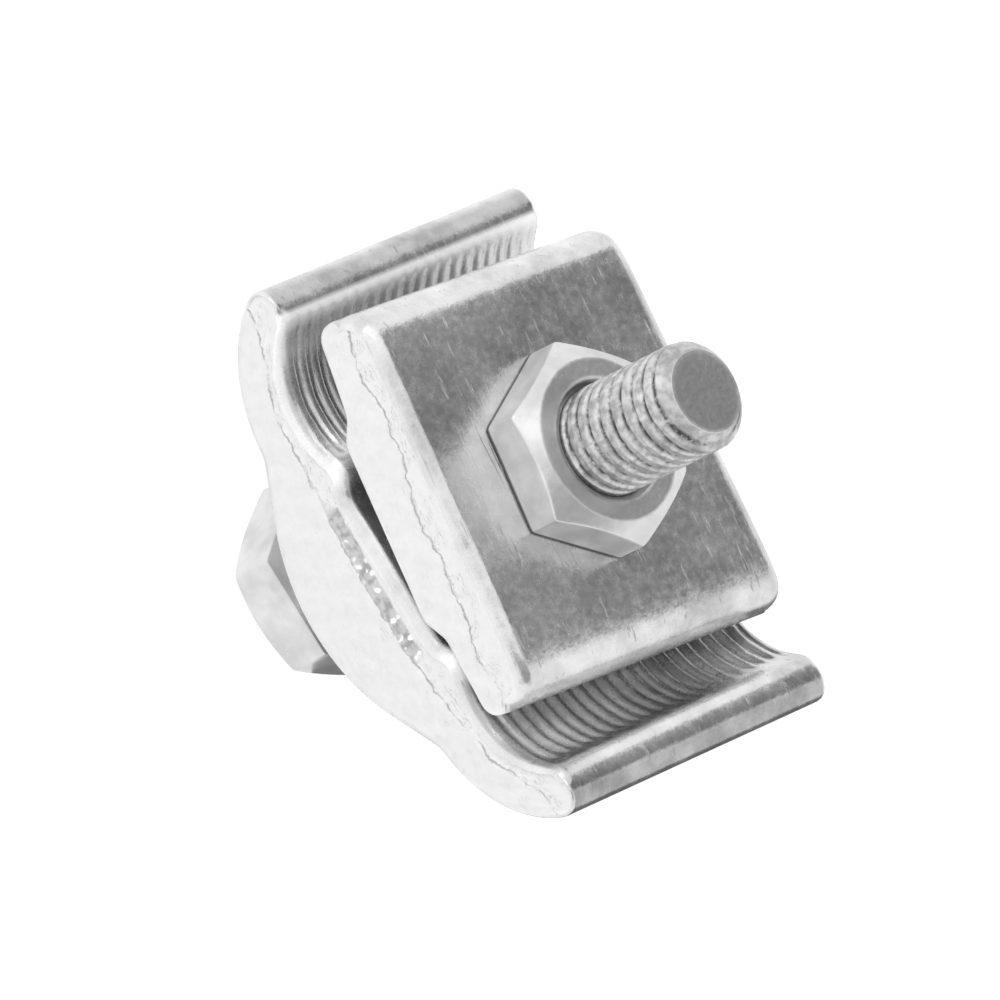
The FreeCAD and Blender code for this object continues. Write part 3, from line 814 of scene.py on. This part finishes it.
def bolt_finish(name, look):
    """Satin zinc on the bolt and nut, dark in the thread's roots."""
    zinc = Finish(name)
    patches = zinc.noise(0.35, 4.0)
    grain = zinc.noise(2.2, 4.0, rough=0.65)
    light = look.bolt_zinc
    colour = zinc.mix(zinc.between(patches, 0.35, 0.68), darker(light, 0.78), light)
    specks = zinc.between(grain, 0.60, 0.72)
    colour = zinc.mix(zinc.times(specks, 0.4), colour, grey(0.92))
    # The thread is duller than the shank, the nut's top face is painted darker as a painted dark
    # reflection, and the bolt's end face is toned down
    tired = zinc.times(zinc.mark("threaded"), zinc.between(zinc.noise(1.4, 4.0), 0.38, 0.62))
    colour = zinc.mix(zinc.times(tired, 0.75), colour, grey(0.33))
    colour = zinc.mix(zinc.times(zinc.mark("faced"), 0.6), colour, grey(0.55))
    colour = zinc.mix(zinc.times(zinc.mark("end_face"), 0.8), colour, grey(0.40))
    # Painted shade: the thread's roots are painted darker, in broken runs
    broken = zinc.between(zinc.noise(0.55, 4.0, rough=0.75), 0.44, 0.56, 0.22, 1.0)
    dark_roots = zinc.times(zinc.between(zinc.mark("root"), 0.35, 0.8), broken)
    colour = zinc.mix(zinc.times(dark_roots, 0.92), colour, darker(look.dark_lines, 0.5))
    # Painted shade: dark lines in the nut's bore and countersink, where the nut meets the keeper, and
    # along the head's seat edge
    seam = zinc.between(zinc.mark("seam"), 0.15, 0.85)
    colour = zinc.mix(zinc.times(seam, 0.8), colour, grey(0.07))
    roughness = zinc.between(grain, 0.3, 0.7, 0.28, 0.42)
    bump = zinc.plus(zinc.times(grain, 0.6), zinc.times(patches, 0.4))
    return zinc.finish(colour, roughness, bump, 0.9)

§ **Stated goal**
Write the data out again in full and exactly.

§ **Exercise output**
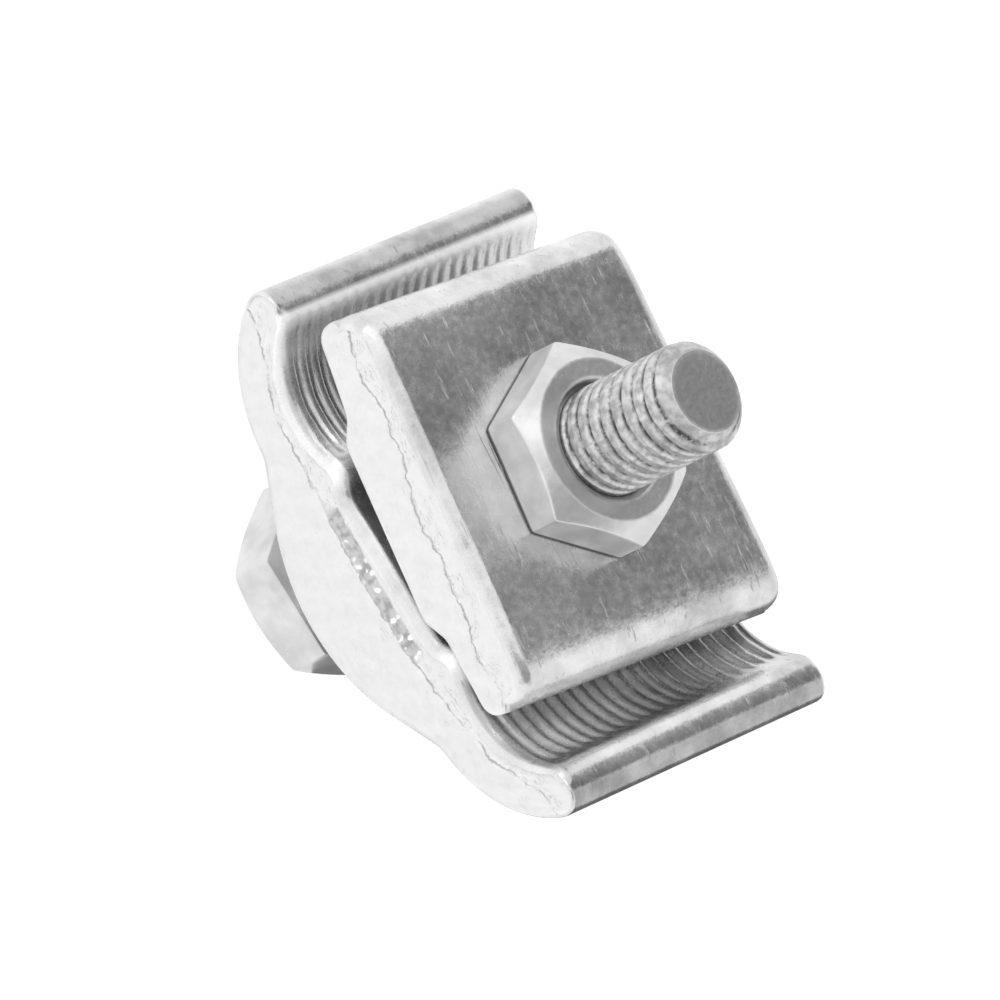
The FreeCAD and Blender code for this object continues. Write part 3, from line 814 of scene.py on. This part finishes it.
def bolt_finish(name, look):
    """Satin zinc on the bolt and nut, dark in the thread's roots."""
    zinc = Finish(name)
    patches = zinc.noise(0.35, 4.0)
    grain = zinc.noise(2.2, 4.0, rough=0.65)
    light = look.bolt_zinc
    colour = zinc.mix(zinc.between(patches, 0.35, 0.68), darker(light, 0.78), light)
    specks = zinc.between(grain, 0.60, 0.72)
    colour = zinc.mix(zinc.times(specks, 0.4), colour, grey(0.92))
    # The thread is duller than the shank, the nut's top face is painted darker as a painted dark
    # reflection, and the bolt's end face is toned down
    tired = zinc.times(zinc.mark("threaded"), zinc.between(zinc.noise(1.4, 4.0), 0.38, 0.62))
    colour = zinc.mix(zinc.times(tired, 0.75), colour, grey(0.33))
    colour = zinc.mix(zinc.times(zinc.mark("faced"), 0.6), colour, grey(0.55))
    colour = zinc.mix(zinc.times(zinc.mark("end_face"), 0.8), colour, grey(0.40))
    # Painted shade: the thread's roots are painted darker, in broken runs
    broken = zinc.between(zinc.noise(0.55, 4.0, rough=0.75), 0.44, 0.56, 0.22, 1.0)
    dark_roots = zinc.times(zinc.between(zinc.mark("root"), 0.35, 0.8), broken)
    colour = zinc.mix(zinc.times(dark_roots, 0.92), colour, darker(look.dark_lines, 0.5))
    # Painted shade: dark lines in the nut's bore and countersink, where the nut meets the keeper, and
    # along the head's seat edge
    seam = zinc.between(zinc.mark("seam"), 0.15, 0.85)
    colour = zinc.mix(zinc.times(seam, 0.8), colour, grey(0.07))
    roughness = zinc.between(grain, 0.3, 0.7, 0.28, 0.42)
    bump = zinc.plus(zinc.times(grain, 0.6), zinc.times(patches, 0.4))
    return zinc.finish(colour, roughness, bump, 0.9)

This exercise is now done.